| RECORDS PROVIDED |
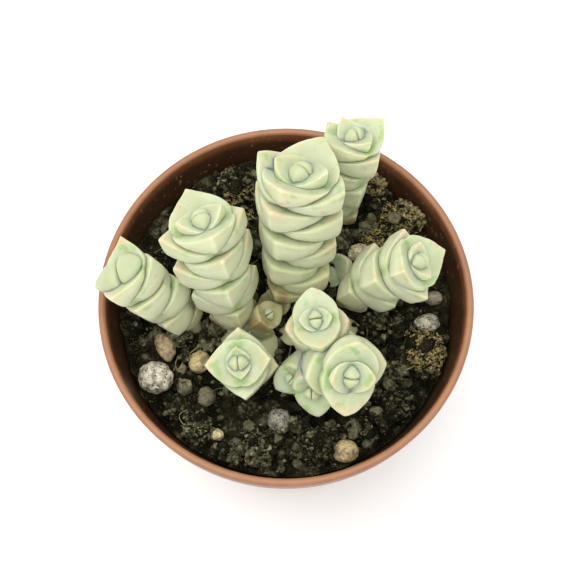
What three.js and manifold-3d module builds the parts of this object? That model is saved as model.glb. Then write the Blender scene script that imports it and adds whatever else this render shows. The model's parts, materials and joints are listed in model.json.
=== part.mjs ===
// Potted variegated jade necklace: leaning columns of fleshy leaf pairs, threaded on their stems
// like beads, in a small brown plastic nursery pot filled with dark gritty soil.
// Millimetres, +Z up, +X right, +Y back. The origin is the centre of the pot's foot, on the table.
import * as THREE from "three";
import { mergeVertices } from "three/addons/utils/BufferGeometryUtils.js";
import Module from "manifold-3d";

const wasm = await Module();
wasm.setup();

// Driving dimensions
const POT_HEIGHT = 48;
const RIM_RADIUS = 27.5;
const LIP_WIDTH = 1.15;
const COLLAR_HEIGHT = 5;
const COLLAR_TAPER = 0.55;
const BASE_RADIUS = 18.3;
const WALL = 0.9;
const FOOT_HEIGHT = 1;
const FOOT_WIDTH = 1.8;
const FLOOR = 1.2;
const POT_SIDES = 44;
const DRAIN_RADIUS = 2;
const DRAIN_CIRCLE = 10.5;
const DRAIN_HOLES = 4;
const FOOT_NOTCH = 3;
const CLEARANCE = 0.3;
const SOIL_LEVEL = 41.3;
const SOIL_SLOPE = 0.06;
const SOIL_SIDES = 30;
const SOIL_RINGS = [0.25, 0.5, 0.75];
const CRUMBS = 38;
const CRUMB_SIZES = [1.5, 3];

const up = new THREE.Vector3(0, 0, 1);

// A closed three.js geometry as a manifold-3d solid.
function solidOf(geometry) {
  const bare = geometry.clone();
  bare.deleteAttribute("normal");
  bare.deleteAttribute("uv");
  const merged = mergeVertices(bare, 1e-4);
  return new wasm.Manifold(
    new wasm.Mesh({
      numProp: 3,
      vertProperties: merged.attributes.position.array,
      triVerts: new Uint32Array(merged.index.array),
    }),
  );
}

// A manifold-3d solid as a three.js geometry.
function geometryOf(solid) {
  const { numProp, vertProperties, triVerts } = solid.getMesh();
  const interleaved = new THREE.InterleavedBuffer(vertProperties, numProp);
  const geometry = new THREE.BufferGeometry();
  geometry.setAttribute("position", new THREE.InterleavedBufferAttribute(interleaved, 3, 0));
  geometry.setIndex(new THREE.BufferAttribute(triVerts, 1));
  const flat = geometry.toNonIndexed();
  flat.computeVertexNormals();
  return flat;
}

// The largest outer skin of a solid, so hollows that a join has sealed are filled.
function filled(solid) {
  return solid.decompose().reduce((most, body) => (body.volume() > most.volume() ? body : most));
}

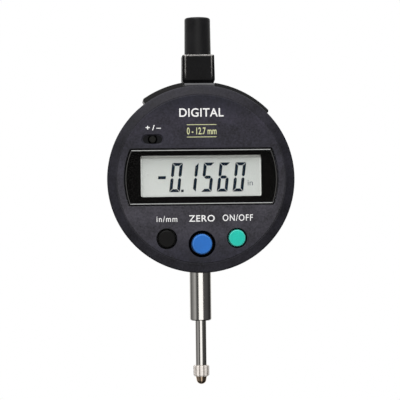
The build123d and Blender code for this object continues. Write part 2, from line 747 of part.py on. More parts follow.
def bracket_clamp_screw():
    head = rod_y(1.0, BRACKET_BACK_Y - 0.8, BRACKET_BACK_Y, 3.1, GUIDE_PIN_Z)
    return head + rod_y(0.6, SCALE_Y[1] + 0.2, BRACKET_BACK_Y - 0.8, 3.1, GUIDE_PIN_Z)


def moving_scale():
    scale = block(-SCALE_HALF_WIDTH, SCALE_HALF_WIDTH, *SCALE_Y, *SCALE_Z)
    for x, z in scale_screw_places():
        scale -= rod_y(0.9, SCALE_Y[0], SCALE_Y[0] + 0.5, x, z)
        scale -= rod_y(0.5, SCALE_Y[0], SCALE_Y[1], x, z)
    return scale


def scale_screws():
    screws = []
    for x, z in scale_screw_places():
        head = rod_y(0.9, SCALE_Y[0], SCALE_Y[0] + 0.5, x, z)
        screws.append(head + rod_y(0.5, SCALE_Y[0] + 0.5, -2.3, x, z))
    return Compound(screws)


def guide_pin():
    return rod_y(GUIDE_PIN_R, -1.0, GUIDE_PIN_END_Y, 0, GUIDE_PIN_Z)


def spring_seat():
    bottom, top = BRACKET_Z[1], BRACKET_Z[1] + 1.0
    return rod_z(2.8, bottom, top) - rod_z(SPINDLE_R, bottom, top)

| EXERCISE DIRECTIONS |
Give again only the lines of the material above that run from the one with "The build123d and" through the end, both included, exactly as they appear.

| REPLY TO THE EXERCISE |
The build123d and Blender code for this object continues. Write part 2, from line 747 of part.py on. More parts follow.
def bracket_clamp_screw():
    head = rod_y(1.0, BRACKET_BACK_Y - 0.8, BRACKET_BACK_Y, 3.1, GUIDE_PIN_Z)
    return head + rod_y(0.6, SCALE_Y[1] + 0.2, BRACKET_BACK_Y - 0.8, 3.1, GUIDE_PIN_Z)


def moving_scale():
    scale = block(-SCALE_HALF_WIDTH, SCALE_HALF_WIDTH, *SCALE_Y, *SCALE_Z)
    for x, z in scale_screw_places():
        scale -= rod_y(0.9, SCALE_Y[0], SCALE_Y[0] + 0.5, x, z)
        scale -= rod_y(0.5, SCALE_Y[0], SCALE_Y[1], x, z)
    return scale


def scale_screws():
    screws = []
    for x, z in scale_screw_places():
        head = rod_y(0.9, SCALE_Y[0], SCALE_Y[0] + 0.5, x, z)
        screws.append(head + rod_y(0.5, SCALE_Y[0] + 0.5, -2.3, x, z))
    return Compound(screws)


def guide_pin():
    return rod_y(GUIDE_PIN_R, -1.0, GUIDE_PIN_END_Y, 0, GUIDE_PIN_Z)


def spring_seat():
    bottom, top = BRACKET_Z[1], BRACKET_Z[1] + 1.0
    return rod_z(2.8, bottom, top) - rod_z(SPINDLE_R, bottom, top)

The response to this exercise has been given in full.